Data extract:

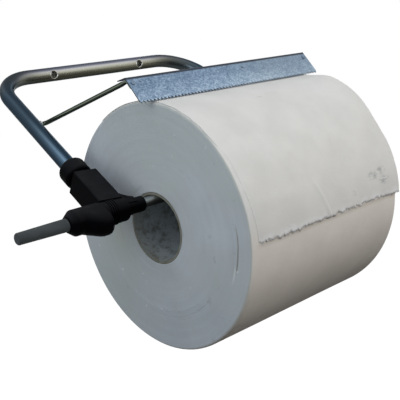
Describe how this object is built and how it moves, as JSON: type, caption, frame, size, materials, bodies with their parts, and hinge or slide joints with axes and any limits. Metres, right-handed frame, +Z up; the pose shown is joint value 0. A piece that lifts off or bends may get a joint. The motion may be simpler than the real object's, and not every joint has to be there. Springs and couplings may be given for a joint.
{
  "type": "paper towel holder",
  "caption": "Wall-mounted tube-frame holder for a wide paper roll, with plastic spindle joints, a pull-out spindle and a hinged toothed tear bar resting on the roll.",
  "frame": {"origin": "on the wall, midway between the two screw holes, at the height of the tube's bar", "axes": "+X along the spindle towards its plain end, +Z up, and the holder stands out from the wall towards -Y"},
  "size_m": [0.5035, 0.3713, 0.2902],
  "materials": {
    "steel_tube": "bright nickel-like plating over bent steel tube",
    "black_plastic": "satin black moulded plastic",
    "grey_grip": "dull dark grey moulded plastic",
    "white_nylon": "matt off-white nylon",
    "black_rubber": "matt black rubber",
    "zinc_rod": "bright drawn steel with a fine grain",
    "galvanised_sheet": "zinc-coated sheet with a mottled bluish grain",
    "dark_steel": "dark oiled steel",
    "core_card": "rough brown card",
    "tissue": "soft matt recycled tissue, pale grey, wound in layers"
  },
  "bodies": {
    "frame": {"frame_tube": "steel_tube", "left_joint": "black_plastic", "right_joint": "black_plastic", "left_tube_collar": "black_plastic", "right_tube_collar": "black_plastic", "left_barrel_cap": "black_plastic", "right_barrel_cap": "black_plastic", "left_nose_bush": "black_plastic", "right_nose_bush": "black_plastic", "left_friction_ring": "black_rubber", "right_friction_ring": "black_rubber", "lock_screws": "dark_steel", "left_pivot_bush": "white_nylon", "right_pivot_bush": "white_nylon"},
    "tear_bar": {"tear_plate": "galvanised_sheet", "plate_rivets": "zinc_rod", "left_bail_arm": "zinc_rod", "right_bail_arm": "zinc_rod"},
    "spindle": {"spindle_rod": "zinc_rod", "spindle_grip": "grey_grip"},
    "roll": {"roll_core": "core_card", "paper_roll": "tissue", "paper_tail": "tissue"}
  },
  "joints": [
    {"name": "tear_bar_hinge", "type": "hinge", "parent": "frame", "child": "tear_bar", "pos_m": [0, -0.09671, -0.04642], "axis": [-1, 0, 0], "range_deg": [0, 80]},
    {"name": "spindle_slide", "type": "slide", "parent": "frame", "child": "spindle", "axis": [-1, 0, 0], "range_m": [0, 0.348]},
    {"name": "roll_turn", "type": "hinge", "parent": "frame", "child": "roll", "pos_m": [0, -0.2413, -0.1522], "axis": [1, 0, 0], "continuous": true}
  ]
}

Task directions:
Restate the data above exactly, keeping each word as it stands.

Response to the task:
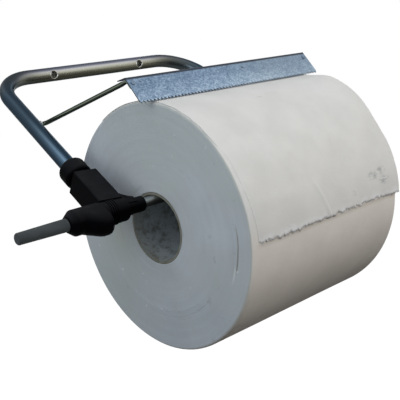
Describe how this object is built and how it moves, as JSON: type, caption, frame, size, materials, bodies with their parts, and hinge or slide joints with axes and any limits. Metres, right-handed frame, +Z up; the pose shown is joint value 0. A piece that lifts off or bends may get a joint. The motion may be simpler than the real object's, and not every joint has to be there. Springs and couplings may be given for a joint.
{
  "type": "paper towel holder",
  "caption": "Wall-mounted tube-frame holder for a wide paper roll, with plastic spindle joints, a pull-out spindle and a hinged toothed tear bar resting on the roll.",
  "frame": {"origin": "on the wall, midway between the two screw holes, at the height of the tube's bar", "axes": "+X along the spindle towards its plain end, +Z up, and the holder stands out from the wall towards -Y"},
  "size_m": [0.5035, 0.3713, 0.2902],
  "materials": {
    "steel_tube": "bright nickel-like plating over bent steel tube",
    "black_plastic": "satin black moulded plastic",
    "grey_grip": "dull dark grey moulded plastic",
    "white_nylon": "matt off-white nylon",
    "black_rubber": "matt black rubber",
    "zinc_rod": "bright drawn steel with a fine grain",
    "galvanised_sheet": "zinc-coated sheet with a mottled bluish grain",
    "dark_steel": "dark oiled steel",
    "core_card": "rough brown card",
    "tissue": "soft matt recycled tissue, pale grey, wound in layers"
  },
  "bodies": {
    "frame": {"frame_tube": "steel_tube", "left_joint": "black_plastic", "right_joint": "black_plastic", "left_tube_collar": "black_plastic", "right_tube_collar": "black_plastic", "left_barrel_cap": "black_plastic", "right_barrel_cap": "black_plastic", "left_nose_bush": "black_plastic", "right_nose_bush": "black_plastic", "left_friction_ring": "black_rubber", "right_friction_ring": "black_rubber", "lock_screws": "dark_steel", "left_pivot_bush": "white_nylon", "right_pivot_bush": "white_nylon"},
    "tear_bar": {"tear_plate": "galvanised_sheet", "plate_rivets": "zinc_rod", "left_bail_arm": "zinc_rod", "right_bail_arm": "zinc_rod"},
    "spindle": {"spindle_rod": "zinc_rod", "spindle_grip": "grey_grip"},
    "roll": {"roll_core": "core_card", "paper_roll": "tissue", "paper_tail": "tissue"}
  },
  "joints": [
    {"name": "tear_bar_hinge", "type": "hinge", "parent": "frame", "child": "tear_bar", "pos_m": [0, -0.09671, -0.04642], "axis": [-1, 0, 0], "range_deg": [0, 80]},
    {"name": "spindle_slide", "type": "slide", "parent": "frame", "child": "spindle", "axis": [-1, 0, 0], "range_m": [0, 0.348]},
    {"name": "roll_turn", "type": "hinge", "parent": "frame", "child": "roll", "pos_m": [0, -0.2413, -0.1522], "axis": [1, 0, 0], "continuous": true}
  ]
}